El Jefe in 2011 recruited Hanson to collect money from around the US, paying him a 10 per cent cut, through his bookmaking agents. Hanson claimed he did not yet know the source of the cash.
Then the request came for Hanson to pick up US$1 million from El Jefe’s “rival’s turf” in Texas, a task he thought was a “no-brainer” due to its $100,000 payday.
After successfully collecting the boon alongside a crew of UFC fighters, Hanson received a proposition from El Jefe.
“He then asked me the famous question, the question that cost me my prison bid,” Hanson said.
“He said, ‘do you know anyone in Australia?’ He said, ‘Wetto I can do the same thing you’re doing in the US right now for me, but I’m gonna make you $1 million a day’.”
Hanson told the crime lord his aunt lived in Perth and that sealed the deal.
“He said, ‘I have some of the best product in the world in Australia … he says, ‘I have a tonne of cocaine in Australia now. And the price for wholesale is $100,000 a key (kilogram).”
Overnight millionaire
Hanson told Fresh Out he had never dealt drugs on a commercial level and ended up being connected with an Italian mafia figure, dubbed “Uncle Louie”, who was sceptical of the venture but joined him in Sydney.
There they were told to get a room at the Four Seasons hotel and wait for “20 birds” – or bricks – to get dropped off.
“So 20 minutes later I get that knock on the door and there’s a guy with the box and he goes ‘there you go’,” he said.
“I go f*** I’m scared this is going to get me a life sentence right here. Anything over two kilos here in Australia you go to jail forever.
“I knock on the wall … Uncle Louie came and looked in the boxes. He said, ‘holy sh*t, nephew, you just became a millionaire overnight’.

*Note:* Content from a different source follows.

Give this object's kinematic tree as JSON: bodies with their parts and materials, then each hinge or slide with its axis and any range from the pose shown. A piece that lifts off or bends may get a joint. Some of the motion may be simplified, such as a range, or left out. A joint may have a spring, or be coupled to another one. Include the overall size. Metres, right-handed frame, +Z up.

“Thirty minutes later he was back with $2 million and asked, ‘When can we get the next shipment?’”
The money problem
Hanson said he facilitated the sales of another “20 birds” several times and ended up holding $10 million in cash at his apartment.
The problem became, how could he clean the cash and get it offshore?
An accountant, who believed the money came from a Chinese betting client, suggested they buy solid gold coins and ship it back to the states inside the soles of Ugg boots.
They also started exchanging the bills for €500 notes before sealing them in comic books and masking the overseas shipments as sales from an Aussie eBay retailer.
But this was slow, Hanson said, and there was still millions of dollars sitting in his eastern suburbs home.
That’s where professional gambler RJ Cipriani, dubbed Robin Hood 702, came in. Hanson claimed he was told Mr Cipriani could clean large sums of cash at casinos.
Mr Cipriani, for his part, denies any knowledge he was recruited to launder money and has threatened legal action over a new documentary helmed by superstar Mark Wahlberg.
“If the docuseries paints me in any way as being knowingly complicit with Owen Hanson and his crimes, then do so at your own legal peril,” he told the US Sun.
Mr Cirpriani’s evidence was crucial in bringing down Hanson’s operation.
Hanson claimed Mr Cipriani flew to Australia and managed to get $1.5 million out within two days, but a second attempt to move $2.5 million ended in disaster.
He said the gambler lost $2.2 million in a few hours playing cards at Sydney’s Star Casino, and Hanson sent his personal trainer to collect the last $300,000 from Mr Cipriani at the Four Seasons.
The trainer took $700,000 in drug money with him in a suitcase, but when he arrived “the cops were waiting”.
“We got a call from the American saying there’s a gun in the hotel room and we need to check your bag, sir,” Hanson said a cop asked the PT.
“They check his bag and there’s not a gun but there’s $700,000.”
Attempts to regain the $700,000 from police ended with a Sydney lawyer jailed for more than four years in 2020.
Owing $4m to the cartel
Hanson decided to flee Australia and resolved to explain to the cartel how he had now lost more than $3 million in profits.
He was asked to meet El Jefe in Tijuana, Mexico, and arrived at a McDonalds to find a bulletproof Cadillac complete with two sicarios – hired assassins – holding AK47s.
“I thought I was going to get f***ing killed,” he said.
The car joined an entourage and he was whisked to a face-to-face with El Jefe, with the two sipping margaritas as he explained where the money had gone.
“Wetto you don’t owe me $3.2 million now you owe me $4 million, and now you work for me,” Hanson was told
“I get back in the car and think, ‘well at least I’m alive’.”
Wine bottles and chocolate
Hanson was told to focus on his gambling syndicates and lay low for two years.
Two years later, in 2013, he received a message: “you ready?”
He set about making back the money he’d lost but this time had to find his own “route” to get cocaine into Australia.
Hanson said he broke down cocaine into liquid form and sent the drugs in Napa Valley wine bottles, and also hid bricks in chocolate bar wrappers.
“About two weeks before my arrest I paid back the cartel,” he said.
Hanson, now in his 40s, was a wanted man in Australia before the FBI caught up with him in his home state in 2016 after an investigation into his “ODOG Enterprise” racketeering network.
According to the District Attorney of Southern California’s office, Hanson’s network sold vast quantities of drugs, ran a massive illegal gambling racket and used “threats and violence” against its customers “to force compliance”.
NSW Police had previously stated it would seek to extradite Hanson to Australia to pursue criminal charges once he was released from jail.
It is unclear whether that is still the case, and news.com.au has contacted police for comment.